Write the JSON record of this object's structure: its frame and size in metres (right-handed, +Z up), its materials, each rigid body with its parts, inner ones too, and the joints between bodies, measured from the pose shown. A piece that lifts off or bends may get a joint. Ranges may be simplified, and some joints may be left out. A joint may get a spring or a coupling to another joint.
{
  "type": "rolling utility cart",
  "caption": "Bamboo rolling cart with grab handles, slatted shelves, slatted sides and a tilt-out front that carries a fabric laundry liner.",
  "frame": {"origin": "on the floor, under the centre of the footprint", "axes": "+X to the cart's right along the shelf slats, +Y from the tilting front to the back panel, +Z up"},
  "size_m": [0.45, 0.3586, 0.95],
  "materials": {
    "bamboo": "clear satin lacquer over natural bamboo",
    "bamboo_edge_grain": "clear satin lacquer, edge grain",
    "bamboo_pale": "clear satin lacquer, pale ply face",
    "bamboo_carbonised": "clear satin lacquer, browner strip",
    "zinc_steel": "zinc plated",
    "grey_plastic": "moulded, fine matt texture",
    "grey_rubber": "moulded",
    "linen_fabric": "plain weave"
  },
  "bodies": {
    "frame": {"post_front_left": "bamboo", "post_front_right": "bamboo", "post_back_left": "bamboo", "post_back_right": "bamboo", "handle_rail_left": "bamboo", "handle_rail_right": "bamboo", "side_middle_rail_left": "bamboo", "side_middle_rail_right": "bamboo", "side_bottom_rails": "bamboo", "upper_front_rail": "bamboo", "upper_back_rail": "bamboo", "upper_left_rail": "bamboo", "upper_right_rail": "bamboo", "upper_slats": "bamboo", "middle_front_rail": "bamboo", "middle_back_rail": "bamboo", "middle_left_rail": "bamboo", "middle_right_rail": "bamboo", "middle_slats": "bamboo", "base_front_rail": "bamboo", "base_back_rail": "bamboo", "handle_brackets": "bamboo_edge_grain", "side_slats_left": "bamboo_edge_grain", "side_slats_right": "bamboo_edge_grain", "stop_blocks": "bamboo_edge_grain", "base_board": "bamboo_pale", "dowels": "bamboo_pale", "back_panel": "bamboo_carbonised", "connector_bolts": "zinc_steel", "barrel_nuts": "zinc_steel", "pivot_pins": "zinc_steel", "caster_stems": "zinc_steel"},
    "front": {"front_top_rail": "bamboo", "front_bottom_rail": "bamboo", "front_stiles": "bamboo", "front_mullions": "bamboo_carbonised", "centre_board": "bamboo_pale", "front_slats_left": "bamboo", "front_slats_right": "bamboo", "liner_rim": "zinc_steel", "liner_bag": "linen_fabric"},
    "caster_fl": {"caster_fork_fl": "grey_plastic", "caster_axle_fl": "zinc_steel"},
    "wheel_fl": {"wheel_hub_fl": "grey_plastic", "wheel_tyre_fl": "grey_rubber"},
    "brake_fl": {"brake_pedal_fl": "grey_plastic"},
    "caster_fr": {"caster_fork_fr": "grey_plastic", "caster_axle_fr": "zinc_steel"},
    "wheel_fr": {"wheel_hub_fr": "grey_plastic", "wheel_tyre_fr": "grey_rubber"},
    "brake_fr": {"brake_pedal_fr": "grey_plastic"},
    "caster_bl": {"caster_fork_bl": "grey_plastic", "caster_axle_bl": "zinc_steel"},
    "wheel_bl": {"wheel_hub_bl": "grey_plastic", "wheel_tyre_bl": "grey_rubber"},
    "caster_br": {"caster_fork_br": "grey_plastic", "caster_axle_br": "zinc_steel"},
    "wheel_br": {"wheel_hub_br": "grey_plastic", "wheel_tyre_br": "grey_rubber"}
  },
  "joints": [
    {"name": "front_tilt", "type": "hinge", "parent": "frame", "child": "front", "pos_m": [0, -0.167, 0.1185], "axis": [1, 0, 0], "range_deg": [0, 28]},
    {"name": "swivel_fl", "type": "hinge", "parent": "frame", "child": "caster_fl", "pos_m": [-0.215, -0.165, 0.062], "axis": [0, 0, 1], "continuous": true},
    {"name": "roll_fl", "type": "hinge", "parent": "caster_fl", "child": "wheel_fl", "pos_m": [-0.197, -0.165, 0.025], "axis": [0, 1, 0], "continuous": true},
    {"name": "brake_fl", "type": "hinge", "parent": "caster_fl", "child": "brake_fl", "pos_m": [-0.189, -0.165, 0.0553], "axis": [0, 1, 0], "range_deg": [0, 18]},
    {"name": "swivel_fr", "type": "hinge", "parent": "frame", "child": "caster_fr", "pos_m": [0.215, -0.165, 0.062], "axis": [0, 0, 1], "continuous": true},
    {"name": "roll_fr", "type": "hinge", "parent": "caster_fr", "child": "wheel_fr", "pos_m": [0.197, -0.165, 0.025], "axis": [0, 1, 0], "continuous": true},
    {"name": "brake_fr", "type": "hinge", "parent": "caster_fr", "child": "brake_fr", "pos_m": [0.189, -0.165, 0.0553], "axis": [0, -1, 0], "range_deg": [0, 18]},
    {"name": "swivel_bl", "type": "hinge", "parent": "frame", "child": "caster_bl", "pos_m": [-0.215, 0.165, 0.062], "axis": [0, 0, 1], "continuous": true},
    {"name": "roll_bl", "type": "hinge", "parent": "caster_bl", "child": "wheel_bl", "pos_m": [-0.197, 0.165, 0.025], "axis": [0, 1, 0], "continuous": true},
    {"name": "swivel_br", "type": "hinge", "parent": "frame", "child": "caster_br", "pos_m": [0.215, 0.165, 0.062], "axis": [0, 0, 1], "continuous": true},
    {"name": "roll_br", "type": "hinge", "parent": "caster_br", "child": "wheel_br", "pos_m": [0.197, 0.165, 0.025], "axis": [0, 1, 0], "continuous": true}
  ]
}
———
§ AIM
Print the material above once more, exactly.

§ RESPONSE TO THIS EXERCISE
Write the JSON record of this object's structure: its frame and size in metres (right-handed, +Z up), its materials, each rigid body with its parts, inner ones too, and the joints between bodies, measured from the pose shown. A piece that lifts off or bends may get a joint. Ranges may be simplified, and some joints may be left out. A joint may get a spring or a coupling to another joint.
{
  "type": "rolling utility cart",
  "caption": "Bamboo rolling cart with grab handles, slatted shelves, slatted sides and a tilt-out front that carries a fabric laundry liner.",
  "frame": {"origin": "on the floor, under the centre of the footprint", "axes": "+X to the cart's right along the shelf slats, +Y from the tilting front to the back panel, +Z up"},
  "size_m": [0.45, 0.3586, 0.95],
  "materials": {
    "bamboo": "clear satin lacquer over natural bamboo",
    "bamboo_edge_grain": "clear satin lacquer, edge grain",
    "bamboo_pale": "clear satin lacquer, pale ply face",
    "bamboo_carbonised": "clear satin lacquer, browner strip",
    "zinc_steel": "zinc plated",
    "grey_plastic": "moulded, fine matt texture",
    "grey_rubber": "moulded",
    "linen_fabric": "plain weave"
  },
  "bodies": {
    "frame": {"post_front_left": "bamboo", "post_front_right": "bamboo", "post_back_left": "bamboo", "post_back_right": "bamboo", "handle_rail_left": "bamboo", "handle_rail_right": "bamboo", "side_middle_rail_left": "bamboo", "side_middle_rail_right": "bamboo", "side_bottom_rails": "bamboo", "upper_front_rail": "bamboo", "upper_back_rail": "bamboo", "upper_left_rail": "bamboo", "upper_right_rail": "bamboo", "upper_slats": "bamboo", "middle_front_rail": "bamboo", "middle_back_rail": "bamboo", "middle_left_rail": "bamboo", "middle_right_rail": "bamboo", "middle_slats": "bamboo", "base_front_rail": "bamboo", "base_back_rail": "bamboo", "handle_brackets": "bamboo_edge_grain", "side_slats_left": "bamboo_edge_grain", "side_slats_right": "bamboo_edge_grain", "stop_blocks": "bamboo_edge_grain", "base_board": "bamboo_pale", "dowels": "bamboo_pale", "back_panel": "bamboo_carbonised", "connector_bolts": "zinc_steel", "barrel_nuts": "zinc_steel", "pivot_pins": "zinc_steel", "caster_stems": "zinc_steel"},
    "front": {"front_top_rail": "bamboo", "front_bottom_rail": "bamboo", "front_stiles": "bamboo", "front_mullions": "bamboo_carbonised", "centre_board": "bamboo_pale", "front_slats_left": "bamboo", "front_slats_right": "bamboo", "liner_rim": "zinc_steel", "liner_bag": "linen_fabric"},
    "caster_fl": {"caster_fork_fl": "grey_plastic", "caster_axle_fl": "zinc_steel"},
    "wheel_fl": {"wheel_hub_fl": "grey_plastic", "wheel_tyre_fl": "grey_rubber"},
    "brake_fl": {"brake_pedal_fl": "grey_plastic"},
    "caster_fr": {"caster_fork_fr": "grey_plastic", "caster_axle_fr": "zinc_steel"},
    "wheel_fr": {"wheel_hub_fr": "grey_plastic", "wheel_tyre_fr": "grey_rubber"},
    "brake_fr": {"brake_pedal_fr": "grey_plastic"},
    "caster_bl": {"caster_fork_bl": "grey_plastic", "caster_axle_bl": "zinc_steel"},
    "wheel_bl": {"wheel_hub_bl": "grey_plastic", "wheel_tyre_bl": "grey_rubber"},
    "caster_br": {"caster_fork_br": "grey_plastic", "caster_axle_br": "zinc_steel"},
    "wheel_br": {"wheel_hub_br": "grey_plastic", "wheel_tyre_br": "grey_rubber"}
  },
  "joints": [
    {"name": "front_tilt", "type": "hinge", "parent": "frame", "child": "front", "pos_m": [0, -0.167, 0.1185], "axis": [1, 0, 0], "range_deg": [0, 28]},
    {"name": "swivel_fl", "type": "hinge", "parent": "frame", "child": "caster_fl", "pos_m": [-0.215, -0.165, 0.062], "axis": [0, 0, 1], "continuous": true},
    {"name": "roll_fl", "type": "hinge", "parent": "caster_fl", "child": "wheel_fl", "pos_m": [-0.197, -0.165, 0.025], "axis": [0, 1, 0], "continuous": true},
    {"name": "brake_fl", "type": "hinge", "parent": "caster_fl", "child": "brake_fl", "pos_m": [-0.189, -0.165, 0.0553], "axis": [0, 1, 0], "range_deg": [0, 18]},
    {"name": "swivel_fr", "type": "hinge", "parent": "frame", "child": "caster_fr", "pos_m": [0.215, -0.165, 0.062], "axis": [0, 0, 1], "continuous": true},
    {"name": "roll_fr", "type": "hinge", "parent": "caster_fr", "child": "wheel_fr", "pos_m": [0.197, -0.165, 0.025], "axis": [0, 1, 0], "continuous": true},
    {"name": "brake_fr", "type": "hinge", "parent": "caster_fr", "child": "brake_fr", "pos_m": [0.189, -0.165, 0.0553], "axis": [0, -1, 0], "range_deg": [0, 18]},
    {"name": "swivel_bl", "type": "hinge", "parent": "frame", "child": "caster_bl", "pos_m": [-0.215, 0.165, 0.062], "axis": [0, 0, 1], "continuous": true},
    {"name": "roll_bl", "type": "hinge", "parent": "caster_bl", "child": "wheel_bl", "pos_m": [-0.197, 0.165, 0.025], "axis": [0, 1, 0], "continuous": true},
    {"name": "swivel_br", "type": "hinge", "parent": "frame", "child": "caster_br", "pos_m": [0.215, 0.165, 0.062], "axis": [0, 0, 1], "continuous": true},
    {"name": "roll_br", "type": "hinge", "parent": "caster_br", "child": "wheel_br", "pos_m": [0.197, 0.165, 0.025], "axis": [0, 1, 0], "continuous": true}
  ]
}